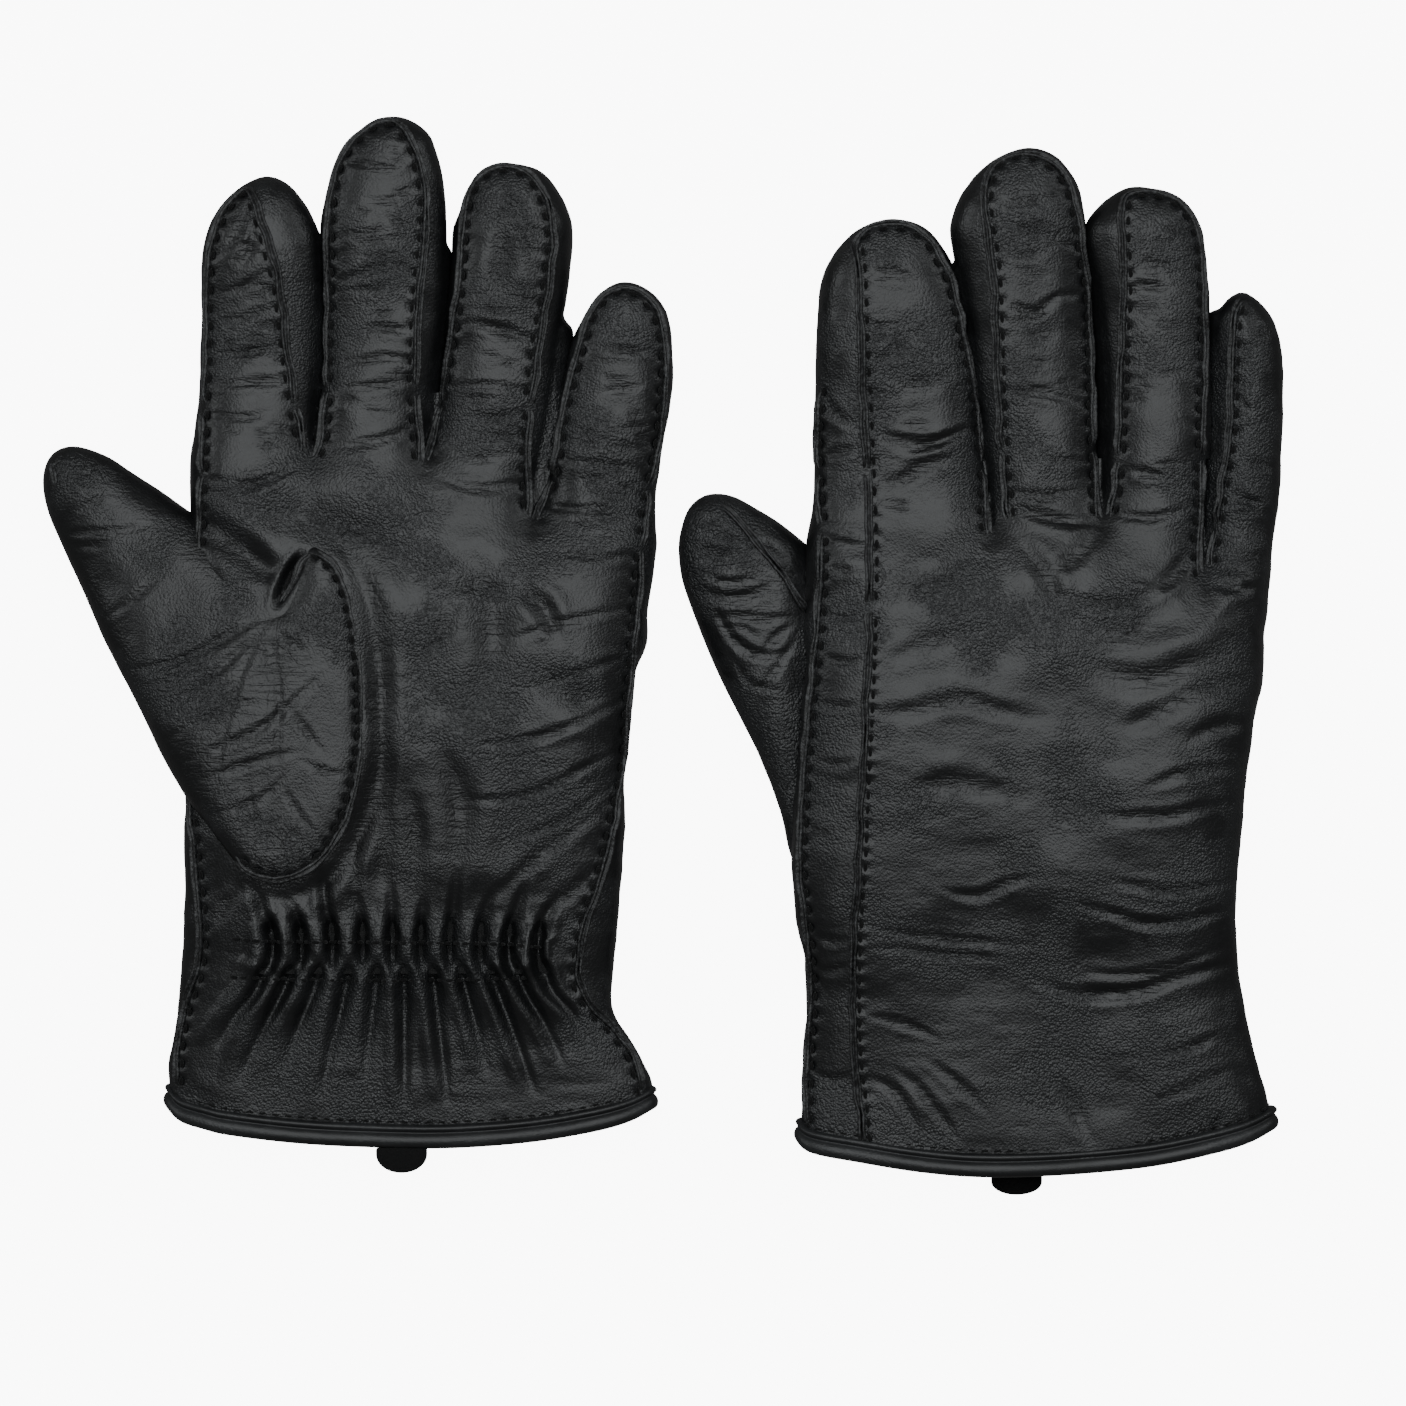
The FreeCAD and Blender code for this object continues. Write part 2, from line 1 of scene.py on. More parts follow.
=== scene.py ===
"""A pair of black leather dress gloves with a fleece lining, lying flat: left palm up, right back up.

All plan coordinates are millimetres in the pair's own plan, +Y towards the fingertips.
They become metres when a mesh is made.
"""

from __future__ import annotations

import logging
import math
from dataclasses import dataclass, field
from enum import Enum
from typing import Any, Callable, Iterable, Sequence

import bpy
import numpy as np
import openvdb
from mathutils import Matrix, Vector
from mathutils.bvhtree import BVHTree

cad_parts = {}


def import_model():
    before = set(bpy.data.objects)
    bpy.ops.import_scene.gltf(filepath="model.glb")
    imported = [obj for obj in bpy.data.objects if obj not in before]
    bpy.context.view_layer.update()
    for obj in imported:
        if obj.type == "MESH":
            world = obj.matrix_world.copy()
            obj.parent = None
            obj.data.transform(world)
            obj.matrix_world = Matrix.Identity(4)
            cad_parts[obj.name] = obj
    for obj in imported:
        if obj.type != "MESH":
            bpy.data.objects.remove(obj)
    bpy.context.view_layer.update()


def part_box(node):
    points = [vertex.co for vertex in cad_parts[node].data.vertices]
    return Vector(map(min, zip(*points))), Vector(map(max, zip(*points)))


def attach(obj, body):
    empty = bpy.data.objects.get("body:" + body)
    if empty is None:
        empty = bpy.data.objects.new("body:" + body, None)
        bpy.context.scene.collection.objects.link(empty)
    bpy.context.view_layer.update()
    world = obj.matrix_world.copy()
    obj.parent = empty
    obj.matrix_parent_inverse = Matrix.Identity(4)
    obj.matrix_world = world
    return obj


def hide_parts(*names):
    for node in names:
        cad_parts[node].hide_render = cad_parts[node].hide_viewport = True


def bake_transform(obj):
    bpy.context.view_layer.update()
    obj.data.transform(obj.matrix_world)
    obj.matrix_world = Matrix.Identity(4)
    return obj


log = logging.getLogger("gloves")

Array = np.ndarray
Plan = Sequence[tuple[float, float]]

MM = 0.001
VOXEL = 0.75            # grid of the leather skins
LINING_VOXEL = 1.5      # grid of the hidden lining
LEATHER = 1.0           # thickness of the leather
SEED = 20
FINGER_CUT = -13.0      # where a finger's leather starts, measured from its knuckle
ROOT_CUT = -22.0        # a finger's own skin is kept from here
FINGER_BLEND = 12.0     # ends of a finger's bend, this far on both sides of its knuckle; bend does not use them
THUMB_BLEND = (12.0, 14.0)   # and this far inside and outside a thumb's hinge; also not used by bend
STITCH_OFFSET = 1.75    # from the middle of a seam to its stitches
ROW_PITCH = 2.9         # stitches over the wrist elastic
THREAD = (2.4, 1.05)    # length and thickness of a stitch
HEM_THREAD = (2.0, 0.55)
FLOOR = 0.05            # nothing lies lower than this
HAND_CREASES = 0.80     # share of the drawn depth
THUMB_CREASES = 0.75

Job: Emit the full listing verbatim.

Response to this exercise:
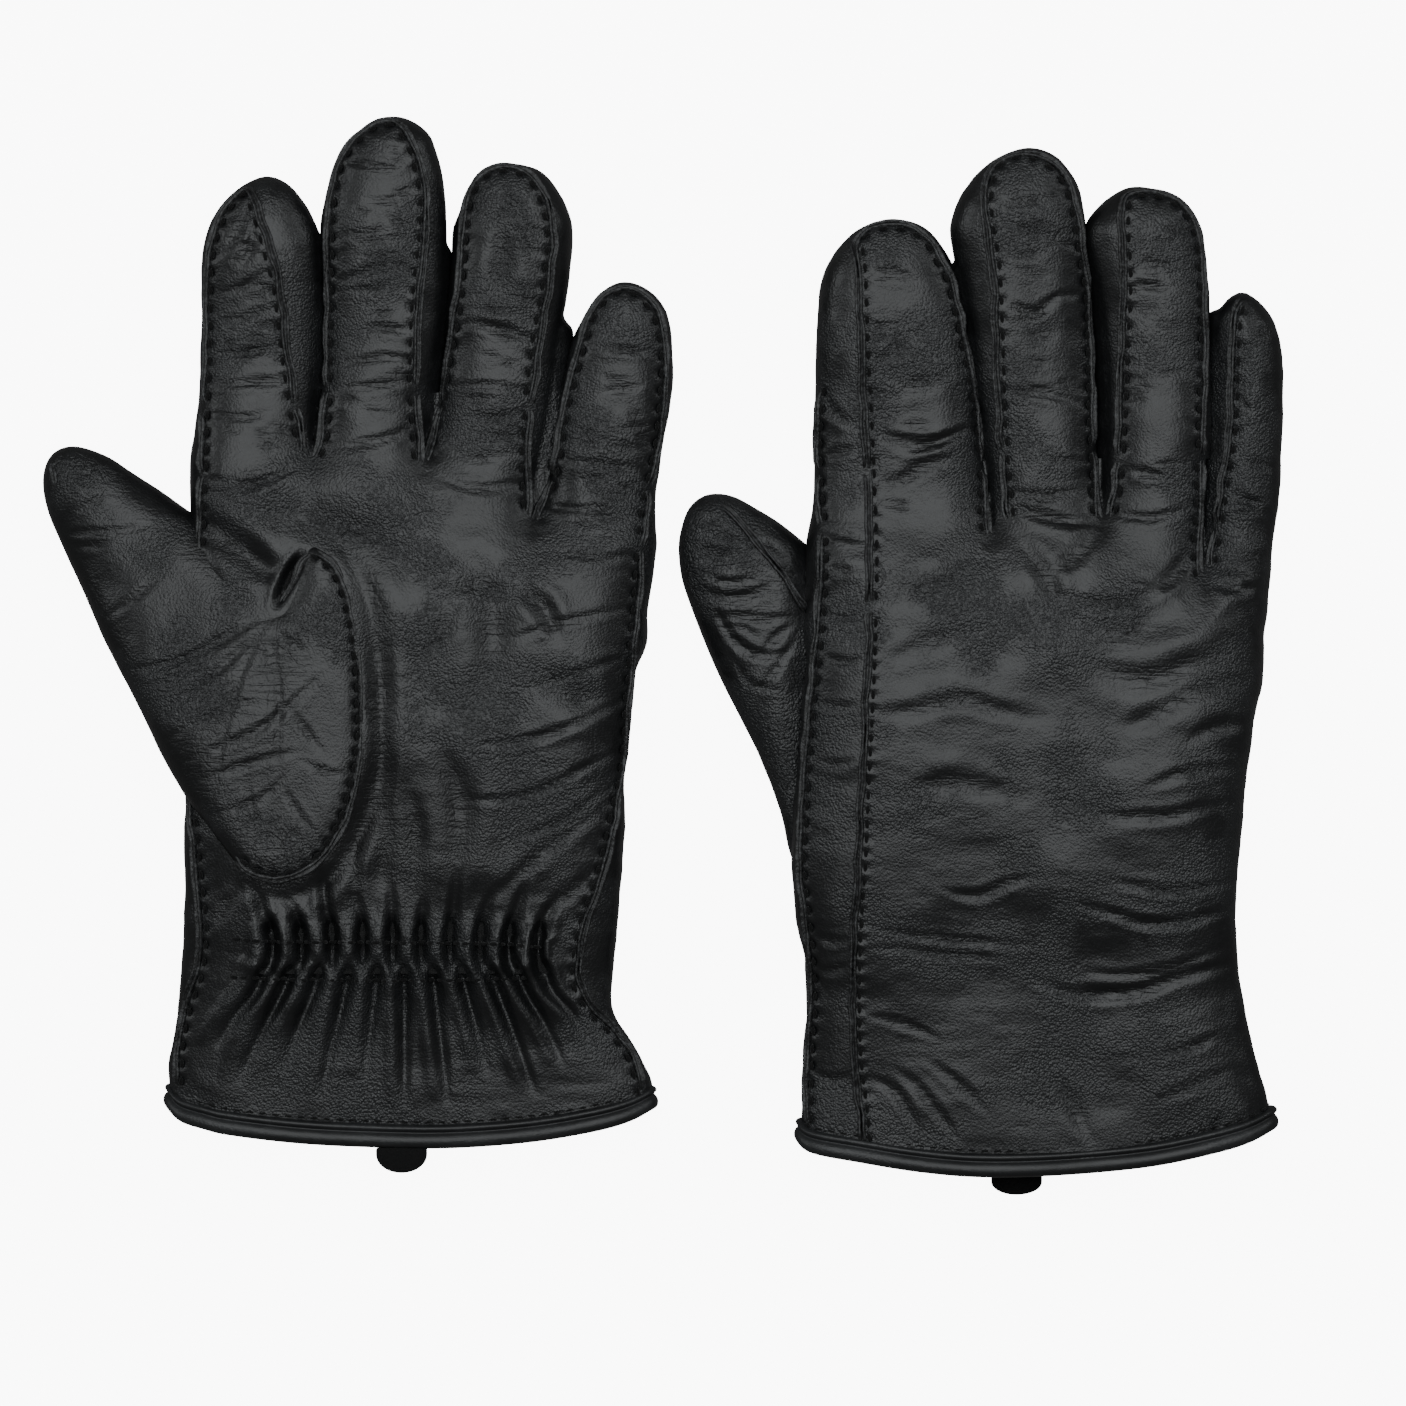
The FreeCAD and Blender code for this object continues. Write part 2, from line 1 of scene.py on. More parts follow.
=== scene.py ===
"""A pair of black leather dress gloves with a fleece lining, lying flat: left palm up, right back up.

All plan coordinates are millimetres in the pair's own plan, +Y towards the fingertips.
They become metres when a mesh is made.
"""

from __future__ import annotations

import logging
import math
from dataclasses import dataclass, field
from enum import Enum
from typing import Any, Callable, Iterable, Sequence

import bpy
import numpy as np
import openvdb
from mathutils import Matrix, Vector
from mathutils.bvhtree import BVHTree

cad_parts = {}


def import_model():
    before = set(bpy.data.objects)
    bpy.ops.import_scene.gltf(filepath="model.glb")
    imported = [obj for obj in bpy.data.objects if obj not in before]
    bpy.context.view_layer.update()
    for obj in imported:
        if obj.type == "MESH":
            world = obj.matrix_world.copy()
            obj.parent = None
            obj.data.transform(world)
            obj.matrix_world = Matrix.Identity(4)
            cad_parts[obj.name] = obj
    for obj in imported:
        if obj.type != "MESH":
            bpy.data.objects.remove(obj)
    bpy.context.view_layer.update()


def part_box(node):
    points = [vertex.co for vertex in cad_parts[node].data.vertices]
    return Vector(map(min, zip(*points))), Vector(map(max, zip(*points)))


def attach(obj, body):
    empty = bpy.data.objects.get("body:" + body)
    if empty is None:
        empty = bpy.data.objects.new("body:" + body, None)
        bpy.context.scene.collection.objects.link(empty)
    bpy.context.view_layer.update()
    world = obj.matrix_world.copy()
    obj.parent = empty
    obj.matrix_parent_inverse = Matrix.Identity(4)
    obj.matrix_world = world
    return obj


def hide_parts(*names):
    for node in names:
        cad_parts[node].hide_render = cad_parts[node].hide_viewport = True


def bake_transform(obj):
    bpy.context.view_layer.update()
    obj.data.transform(obj.matrix_world)
    obj.matrix_world = Matrix.Identity(4)
    return obj


log = logging.getLogger("gloves")

Array = np.ndarray
Plan = Sequence[tuple[float, float]]

MM = 0.001
VOXEL = 0.75            # grid of the leather skins
LINING_VOXEL = 1.5      # grid of the hidden lining
LEATHER = 1.0           # thickness of the leather
SEED = 20
FINGER_CUT = -13.0      # where a finger's leather starts, measured from its knuckle
ROOT_CUT = -22.0        # a finger's own skin is kept from here
FINGER_BLEND = 12.0     # ends of a finger's bend, this far on both sides of its knuckle; bend does not use them
THUMB_BLEND = (12.0, 14.0)   # and this far inside and outside a thumb's hinge; also not used by bend
STITCH_OFFSET = 1.75    # from the middle of a seam to its stitches
ROW_PITCH = 2.9         # stitches over the wrist elastic
THREAD = (2.4, 1.05)    # length and thickness of a stitch
HEM_THREAD = (2.0, 0.55)
FLOOR = 0.05            # nothing lies lower than this
HAND_CREASES = 0.80     # share of the drawn depth
THUMB_CREASES = 0.75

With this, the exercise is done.